Manchester Sen. Lou D’Allesandro spearheaded this addition to HB 1014. He views Columbus Day as a tribute to Italian Americans who suffered persecution during the 19th century. He intended the law to protect it and other state holidays, like Martin Luther King Jr. Day.
That doesn’t preclude localities from recognizing other holidays, only from replacing the current ones.
“You can create Indigenous Peoples’ Day if you want, nothing wrong with that, but don’t use it to take the place of an existing holiday,” D’Allesandro said. “I want to keep Columbus Day because of the great history of Columbus Day and the rationale for creating Columbus Day, and to save the other holidays … We created these holidays for a reason. There’s no reason to eliminate them.”
Other towns, like Hopkinton, which adopted the holiday in 2018, will do something similar. Neal Cass, who’s served as the town administrator since 2009, said he views it as recognizing Indigenous Peoples’ Day “on top of” Columbus Day. The town calendar informs residents that offices will be closed on Columbus Day and adds in parentheses that “the Town of Hopkinton has also designated it Indigenous Peoples’ Day.”
When asked his feelings on the state law, Cass simply said, “I always support local control.”
In Warner, a local official said they aren’t yet sure what they’ll do about the change but that the matter will likely go before the select board. Warner currently refers to the holiday as “Columbus Day/Indigenous Peoples’ Day” on the town website.
Myriad other localities have also adopted Indigenous Peoples’ Day, including Plymouth, Keene, Dover, Portsmouth and Durham, which was the first in the state to do so back in 2017. A few others have as well.
These efforts have even made an appearance in the corner office – Goodby said it was “new and different” when Sununu made a proclamation last year dubbing November as Indigenous Peoples’ Heritage Month.
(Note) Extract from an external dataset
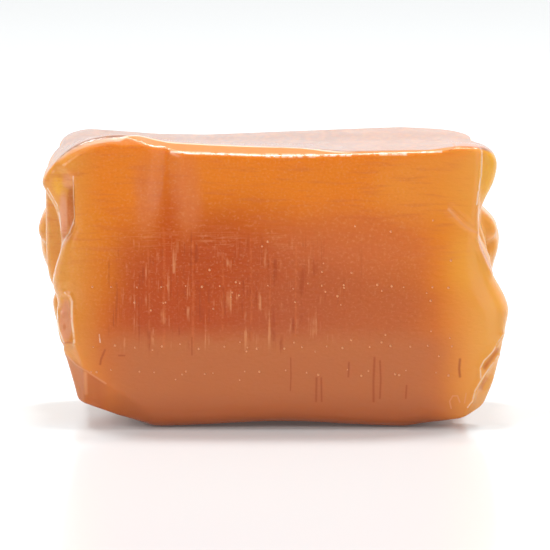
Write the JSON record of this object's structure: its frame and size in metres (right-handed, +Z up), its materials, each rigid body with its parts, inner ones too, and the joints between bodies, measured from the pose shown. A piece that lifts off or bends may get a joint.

He also recognized the Abenaki people as New Hampshire’s Indigenous people. The Abenaki and their ancestry in the state go back almost 13,000 years.
It’s all still “caught up” in larger culture wars, though, Goodby said – how people view the holiday depends on what society decides to include in history and how society decides to present it.
“It’s a complicated business,” Goodby said.
Charlotte Matherly is the statehouse reporter for the Concord Monitor and Monadnock Ledger-Transcript in partnership with Report for America. Follow her on X at @charmatherly, or send her an email at cmatherly@cmonitor.com.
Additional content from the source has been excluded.